As filas nos balcões de atendimento são a expressão mais visível dessa discriminação.
À guisa de “assegurar” a prioridade àquelas categorias, lhes é destinado um balcão específico. Extrema discriminação. Idosos, gestantes e portadores de deficiência mais atentos preferem os balcões não prioritários, pois os que têm essa destinação acabam privilegiando as outras pessoas. 
Esses balcões, portanto, destinam-se aos resignados. Prioridade significa ser atendido na frente dos demais, em qualquer balcão. Não é ser confinado a um único deles. A mesma situação ridícula está na reserva de lugares nas cadeiras em transportes e espaços públicos. Pela identificação dos assentos, aqueles segmentos “prioritários” têm um limite. Se as pessoas tivessem educação e respeitassem as circunstâncias alheias, a norma escrita seria tão desnecessária quanto é inútil sua existência em nossa realidade.
Mas não adianta protestar. Nem mesmo no Judiciário os sujeitos da prioridade a obtém. A prioridade no Judiciário é outra. Que o diga seu João, um cidadão de 101 anos de quem a União pretende receber R$ 912,24, valor atualizado de um suposto crédito cobrado em ação judicial que tramita há 36 anos. Seu João só soube da ação há 4 anos, quando sua conta de proventos foi bloqueada. O Juiz de 1o grau desbloqueou a conta e extinguiu o feito, mas a União recorreu. A organização criminosa que jogou o País num lodaçal nunca antes visto neste País precisa dessa grana.

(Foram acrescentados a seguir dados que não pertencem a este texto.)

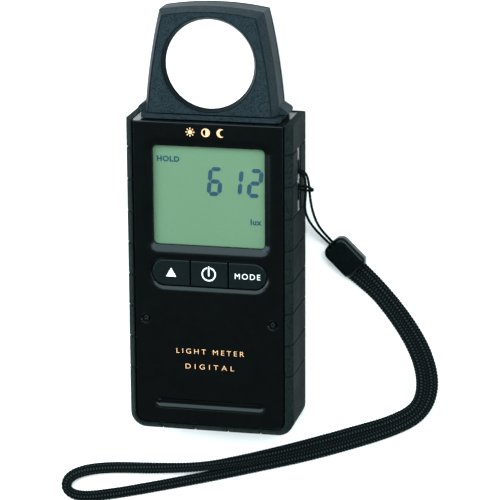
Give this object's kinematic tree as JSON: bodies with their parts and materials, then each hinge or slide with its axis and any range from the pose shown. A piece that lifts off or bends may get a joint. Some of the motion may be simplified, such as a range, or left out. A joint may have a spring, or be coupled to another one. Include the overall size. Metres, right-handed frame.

Mas a Justiça ainda não decidiu. Não por indecisão, mas para testar a longevidade do seu João. Afinal, se ele pôde esperar 32 anos para ser regularmente citado e dois anos para ter uma sentença, pode inspirar-se no exemplo de Jacó e esperar seu julgamento como se este fosse a bela Rachel, filha de Labão.
Enfim, mais do que normas o povo brasileiro precisa é de educação e de exercitar a verdadeira cidadania, que implica não só em direitos, mas, também, em deveres.

* Advogado, jornalista. Mestre em Direito Econômico e Político (Mackenzie-SP)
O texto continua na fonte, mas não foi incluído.